Kenya aspires to become a globally competitive and prosperous Nation with high quality of life by the year
2030. This quest began soon after independence with the realization the government needed to put in place
measures to ensure rapid economic development and social progress for all citizens. A premier social policy;
sessional paper no. 1 of 1965 on African Socialism and its application to planning in Kenya envisaged to spur
economic growth by rapid industrialization and development of the productive agricultural sector in rural
areas failed to embrace decentralized decision-making and local participation and by 1970’s the inadequacies
of the economic growth & top down approaches had become apparent. In the subsequent decades, the
government formulated and implemented various policies and reform measures aimed at decentralization
efforts to enhance equity and faster pro-poor growth.

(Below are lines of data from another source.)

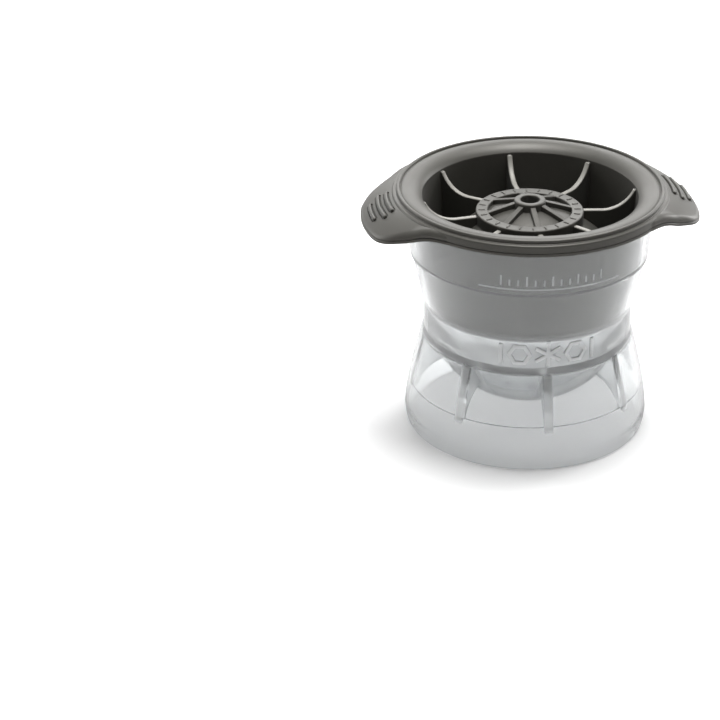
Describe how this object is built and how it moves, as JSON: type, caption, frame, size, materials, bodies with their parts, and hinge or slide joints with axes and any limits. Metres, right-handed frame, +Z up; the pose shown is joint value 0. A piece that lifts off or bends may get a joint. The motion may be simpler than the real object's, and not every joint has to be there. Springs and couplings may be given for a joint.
{
  "type": "ice ball mold",
  "caption": "Hourglass ice ball mold: clear plastic base with a bowl held in a ribbed skirt, and a dark silicone cap with a domed plug, vent hole and finger tabs.",
  "frame": {"origin": "middle of the flat foot, on the surface it stands on", "axes": "+Z up along the axis of the ball, +X along the line through both finger tabs, the marked front of the base faces -Y"},
  "size_m": [0.113, 0.0922, 0.0854],
  "materials": {
    "clear_plastic": "clear, slightly milky",
    "silicone": "matte"
  },
  "bodies": {
    "base": {"base": "clear_plastic"},
    "cap": {"cap": "silicone"}
  },
  "joints": [
    {"name": "cap_lift", "type": "slide", "parent": "base", "child": "cap", "axis": [0, 0, 1], "range_m": [0, 0.052]}
  ]
}
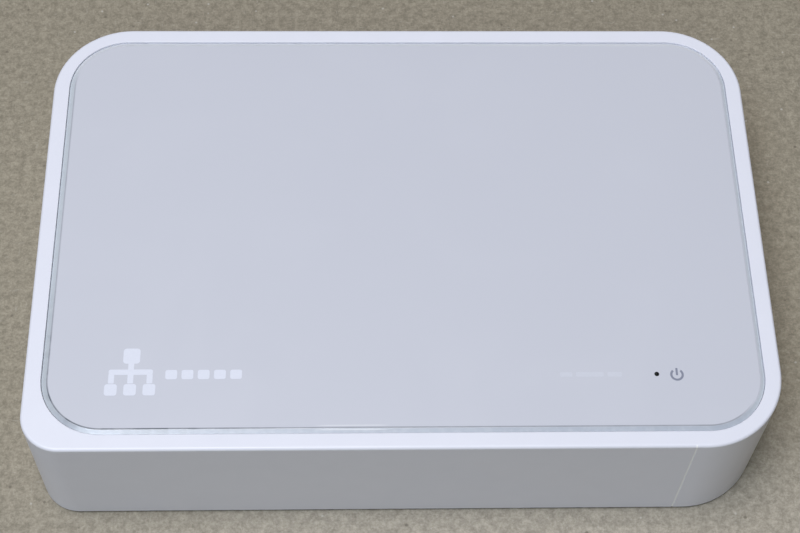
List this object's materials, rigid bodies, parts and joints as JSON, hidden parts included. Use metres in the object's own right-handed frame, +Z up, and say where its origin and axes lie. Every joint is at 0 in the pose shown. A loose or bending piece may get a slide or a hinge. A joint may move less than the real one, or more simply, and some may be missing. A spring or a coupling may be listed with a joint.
{
  "type": "desktop network switch",
  "caption": "Low rounded plastic case with an inlaid top plate, a row of modular network sockets and a barrel power jack in its back wall, and its populated circuit board inside.",
  "frame": {"origin": "centre of the case on the plane its feet stand on", "axes": "+X to the right seen from the front, +Y towards the back wall with the ports, +Z up"},
  "size_m": [0.1036, 0.07, 0.022],
  "materials": {
    "cover_white": "fine satin moulding, white",
    "plate": "back-printed clear plate, pale grey-lavender, satin gloss",
    "film": "white adhesive film",
    "base_white": "fine spark-eroded grain, white",
    "label": "blank silver-grey label",
    "rubber": "soft dark grey",
    "board": "green solder mask over woven laminate",
    "steel": "zinc plated",
    "tin": "tin plated leads",
    "jack_black": "black moulded, semi-matte",
    "contact_gold": "gold flashed phosphor bronze wire",
    "light_guide": "clear moulded light guide",
    "nickel": "bright nickel plated",
    "package_black": "moulded epoxy package",
    "can": "bare aluminium can",
    "crystal": "drawn metal can",
    "ferrite": "dark ferrite core",
    "resistor": "chip resistor with tinned ends",
    "ceramic": "chip capacitor with tinned ends",
    "phosphor": "light source under clear resin"
  },
  "bodies": {
    "case": {"top_cover": "cover_white", "cover_plate": "plate", "adhesive_film": "film", "base_tray": "base_white", "rating_label": "label", "rubber_feet": "rubber", "circuit_board": "board", "board_screws": "steel", "port_1_housing": "jack_black", "port_2_housing": "jack_black", "port_3_housing": "jack_black", "port_4_housing": "jack_black", "port_5_housing": "jack_black", "port_1_leads": "contact_gold", "port_2_leads": "contact_gold", "port_3_leads": "contact_gold", "port_4_leads": "contact_gold", "port_5_leads": "contact_gold", "port_1_light": "light_guide", "port_2_light": "light_guide", "port_3_light": "light_guide", "port_4_light": "light_guide", "port_5_light": "light_guide", "jack_housing": "jack_black", "jack_pin": "nickel", "jack_tails": "tin", "switch_chip": "package_black", "switch_chip_legs": "tin", "clock_crystal": "crystal", "transformer_1": "package_black", "transformer_2": "package_black", "transformer_3": "package_black", "transformer_4": "package_black", "transformer_5": "package_black", "transformer_legs": "tin", "capacitor_cans": "can", "capacitor_bases": "package_black", "power_coil": "ferrite", "coil_clips": "tin", "regulator": "package_black", "regulator_legs": "tin", "power_light": "phosphor", "light_pipe": "light_guide", "chip_resistors": "resistor", "chip_capacitors": "ceramic"},
    "port_1_contacts": {"port_1_springs": "contact_gold"},
    "port_2_contacts": {"port_2_springs": "contact_gold"},
    "port_3_contacts": {"port_3_springs": "contact_gold"},
    "port_4_contacts": {"port_4_springs": "contact_gold"},
    "port_5_contacts": {"port_5_springs": "contact_gold"},
    "jack_contact": {"jack_spring": "nickel"}
  },
  "joints": [
    {"name": "port_1_contact_lift", "type": "hinge", "parent": "case", "child": "port_1_contacts", "pos_m": [0.0216, 0.0326, 0.01675], "axis": [-1, 0, 0], "range_deg": [0, 8], "stiffness_Nm_per_rad": 0.12},
    {"name": "port_2_contact_lift", "type": "hinge", "parent": "case", "child": "port_2_contacts", "pos_m": [0.008, 0.0326, 0.01675], "axis": [-1, 0, 0], "range_deg": [0, 8], "stiffness_Nm_per_rad": 0.12},
    {"name": "port_3_contact_lift", "type": "hinge", "parent": "case", "child": "port_3_contacts", "pos_m": [-0.0056, 0.0326, 0.01675], "axis": [-1, 0, 0], "range_deg": [0, 8], "stiffness_Nm_per_rad": 0.12},
    {"name": "port_4_contact_lift", "type": "hinge", "parent": "case", "child": "port_4_contacts", "pos_m": [-0.0192, 0.0326, 0.01675], "axis": [-1, 0, 0], "range_deg": [0, 8], "stiffness_Nm_per_rad": 0.12},
    {"name": "port_5_contact_lift", "type": "hinge", "parent": "case", "child": "port_5_contacts", "pos_m": [-0.0328, 0.0326, 0.01675], "axis": [-1, 0, 0], "range_deg": [0, 8], "stiffness_Nm_per_rad": 0.12},
    {"name": "jack_contact_give", "type": "hinge", "parent": "case", "child": "jack_contact", "pos_m": [0.0349, 0.0234, 0.0091], "axis": [-1, 0, 0], "range_deg": [0, 3], "stiffness_Nm_per_rad": 0.15}
  ]
}
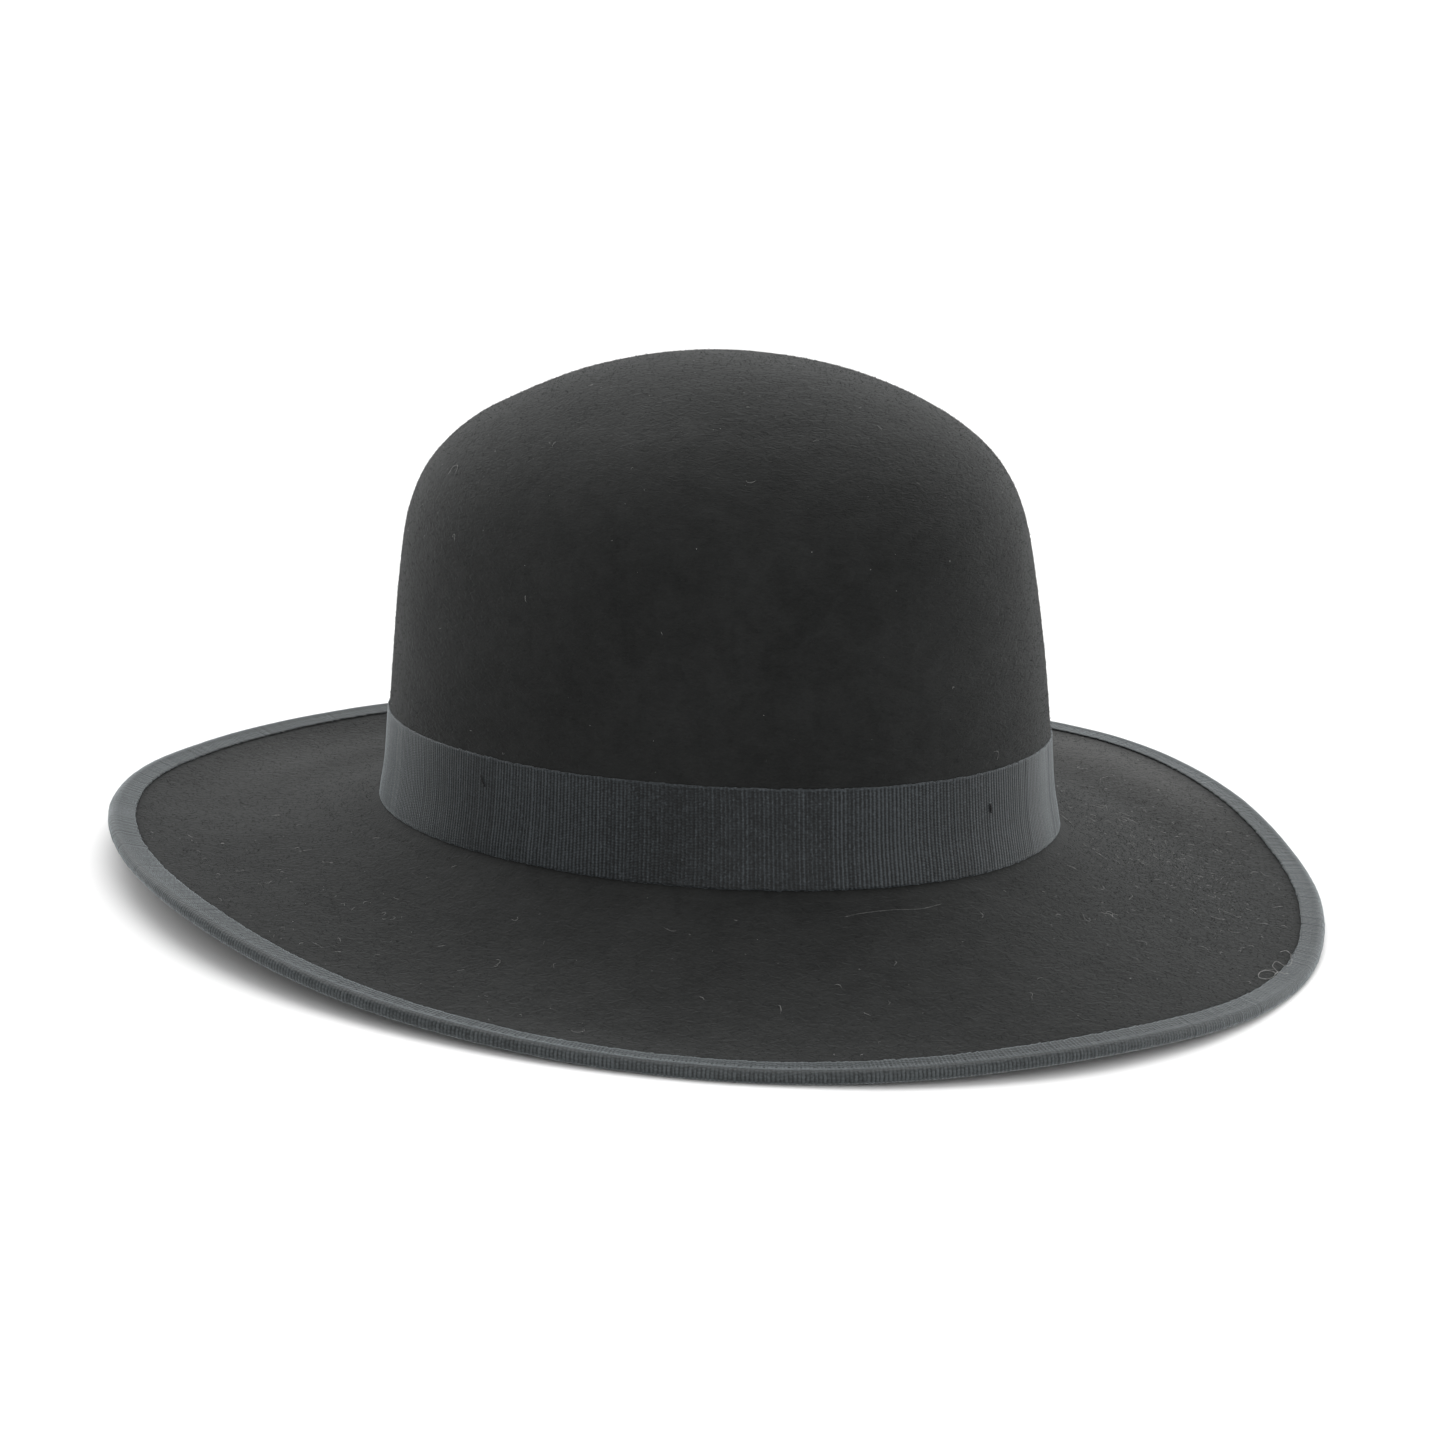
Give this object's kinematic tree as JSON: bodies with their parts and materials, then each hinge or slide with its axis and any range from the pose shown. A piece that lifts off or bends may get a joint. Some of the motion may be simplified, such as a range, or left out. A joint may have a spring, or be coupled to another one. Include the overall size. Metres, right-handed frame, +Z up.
{
  "type": "gardian hat",
  "caption": "Felt hat with a round undented crown, a ribbon at its foot, and a wide curved brim with a ribbon-bound edge.",
  "frame": {"origin": "under the middle of the hat's outline, on the surface that the brim rests on", "axes": "+Z up, -Y the front of the hat, +X the wearer's left"},
  "size_m": [0.3236, 0.3536, 0.1432],
  "materials": {
    "felt": "black wool felt, matt, with a short fine nap",
    "ribbon": "black corded ribbon with fine upright ribs and a faint sheen",
    "binding": "black corded ribbon folded over the brim's edge, ribs across the edge, with a faint sheen"
  },
  "bodies": {
    "root": {"felt_body": "felt", "crown_ribbon": "ribbon", "edge_binding": "binding"}
  },
  "joints": []
}
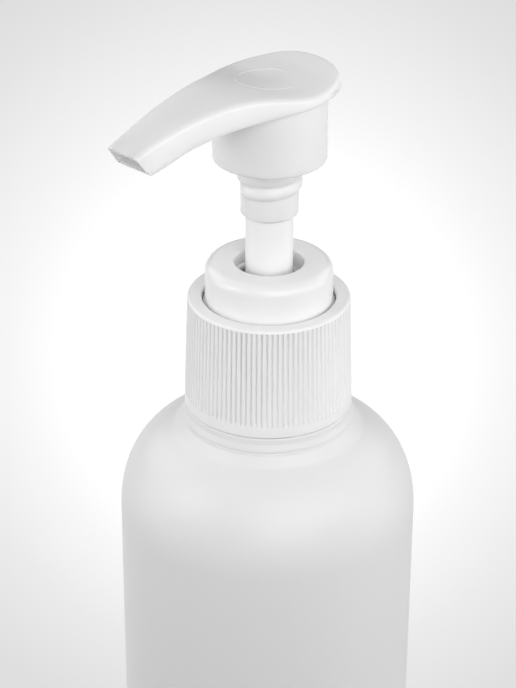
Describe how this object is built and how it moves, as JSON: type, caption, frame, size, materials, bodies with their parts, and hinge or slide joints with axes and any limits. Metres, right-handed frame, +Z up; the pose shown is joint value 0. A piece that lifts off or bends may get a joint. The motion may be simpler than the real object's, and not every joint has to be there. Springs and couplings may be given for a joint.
{
  "type": "soap pump bottle",
  "caption": "Round white liquid-soap bottle with a ribbed screw closure, a lock collar and a press-down pump whose spout points sideways and turns.",
  "frame": {"origin": "on the bottle's axis, in the plane that the bottle stands on", "axes": "+Z up along the bottle's axis, which is also the pump's; at rest the spout points level between -X and -Y, 45 degrees from each"},
  "size_m": [0.05, 0.05, 0.176],
  "materials": {
    "bottle_plastic": "milky, half matte",
    "closure_plastic": "satin",
    "collar_plastic": "satin",
    "seal_foam": "matte",
    "housing_plastic": "natural polypropylene",
    "tube_plastic": "natural polyethylene",
    "ball_steel": "polished",
    "spring_steel": "drawn wire",
    "piston_plastic": "natural polyethylene",
    "rod_plastic": "matte",
    "stem_plastic": "satin",
    "white_plastic": "satin"
  },
  "bodies": {
    "bottle": {"bottle": "bottle_plastic"},
    "pump_body": {"pump_housing": "housing_plastic", "lock_collar": "collar_plastic", "neck_gasket": "seal_foam", "dip_tube": "tube_plastic", "return_spring": "spring_steel"},
    "closure": {"screw_closure": "closure_plastic"},
    "plunger": {"piston_rod": "rod_plastic"},
    "piston_ring": {"piston": "piston_plastic"},
    "head": {"actuator": "white_plastic", "stem": "stem_plastic"},
    "inlet_valve": {"inlet_ball": "ball_steel"}
  },
  "joints": [
    {"name": "pump_lift", "type": "slide", "parent": "bottle", "child": "pump_body", "axis": [0, 0, 1], "range_m": [0, 0.00413]},
    {"name": "closure_turn", "type": "hinge", "parent": "pump_body", "child": "closure", "pos_m": [0, 0, 0.128], "axis": [0, 0, 1], "range_deg": [0, 468]},
    {"name": "pump_stroke", "type": "slide", "parent": "pump_body", "child": "plunger", "axis": [0, 0, -1], "range_m": [0, 0.013], "stiffness_N_per_m": 900, "springref_m": -0.001, "deforming": ["return_spring"]},
    {"name": "head_turn", "type": "hinge", "parent": "plunger", "child": "head", "pos_m": [0, 0, 0.16], "axis": [0, 0, 1], "continuous": true},
    {"name": "piston_lag", "type": "slide", "parent": "plunger", "child": "piston_ring", "axis": [0, 0, 1], "range_m": [0, 0.0008]},
    {"name": "inlet_lift", "type": "slide", "parent": "pump_body", "child": "inlet_valve", "axis": [0, 0, 1], "range_m": [0, 0.0012]}
  ],
  "couplings": [
    {"joint": "pump_lift", "follows": "closure_turn", "m_per_rad": 0.00050532}
  ]
}
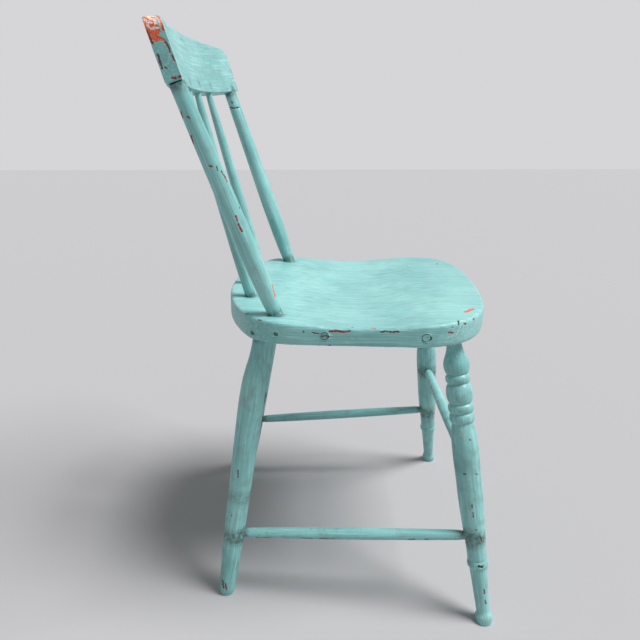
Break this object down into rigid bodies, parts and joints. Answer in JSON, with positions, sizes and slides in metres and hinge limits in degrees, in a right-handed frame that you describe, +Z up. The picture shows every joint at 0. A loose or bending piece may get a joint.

In the education sector, the Gachathi report (1976) and
Mackay report (1981) among others sought to emphasize the need for education for practical orientation and
self reliance , While in the health sector the government launched its proposal for far reaching changes
placing greater emphasis upon decentralized priority setting and equitable allocation of resources alongside
the national development plans. In 1983, the District Focus for Rural Development (DFRD) strategy was
launched with the sole aim of making the district the locus for project identification and implementation. More
recently, the Economic Recovery Strategy for Wealth and Employment Creation (ERSEWC 2003) which
outlined interventions and strategies for reducing poverty aimed at enhancing access to the benefits of
economic growth by the most disadvantaged members of the society was formulated, culminating in the
current blue –print, The Kenya Vision 2030. This paper assesses the reforms and their resultant impacts on
social development in Kenya over the decades, with greater emphasis placed on the current programmes. It
argues that whereas the strategy’s foundation is erected on the economic, social and political pillars,
strengthening the on-going institutional and governance reforms will go a long way in raising efficiency in the
production and social sectors. Data was obtained mainly from secondary sources including; sessional papers,
National development plans and statistical abstracts. Discourse analysis involving a critical review of the
existing literature indicates that the implementation of various development policies notwithstanding, poverty
and other development related setbacks persisted. It is recommended that constructive civic engagement,
cubing brain drain among highly trained technocrats, ensuring sustainable peace and tranquility especially in
the neighboring countries and restoring financial discipline including curbing corruption will go a long way in
guarding against depleting the much prized gusto necessary for propelling the county towards industrialization
by the year 2030.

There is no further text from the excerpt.